John Humphrys, the influential host of the BBC's Today programme, has condemned wholesale cuts to the corporation's output.
In an interview with the Independent, the 64-year-old criticised the BBC for its "salami slicing" budget cuts.
Amid rumours an axe is hanging over Radio 4's Today, he said it was "utterly ludicrous" that the programme should face the same budget cuts in front of other programmes.
"There's no organisation anywhere in the world that doesn't say, 'There are some things we do that are more important than others, and those things we will not cut'," he said.
"We should take the view that the Today programme is so important and has already been cut to such an extent that any more cuts will damage it."

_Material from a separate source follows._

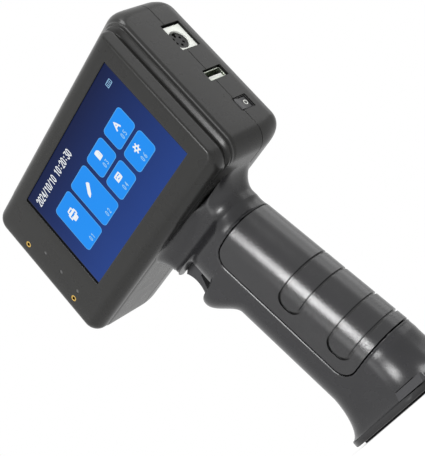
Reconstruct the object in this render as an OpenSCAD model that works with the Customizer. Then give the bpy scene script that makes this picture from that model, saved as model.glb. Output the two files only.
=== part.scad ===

The veteran broadcaster, who has presented Today for the last 20 years, said that in terms of "its impact and its influence on the national debate, the trust in which it is held by its huge audience, the Today programme is easily the most important programme that the BBC does".
Humphrys also laid into the corporation for its broad range of digital and new media output.
"In the ideal world where you have an unlimited amount of money, you can have as many channels as you need," he explained. "Let's have 500 niche channels!
"If you happen to be interested in the wholesale price of bananas in Costa Rica, let's have a channel that keeps a close eye on the price of bananas in Costa Rica. But we don't have the money to do that. We have, it seems, barely enough money to meet our core obligations."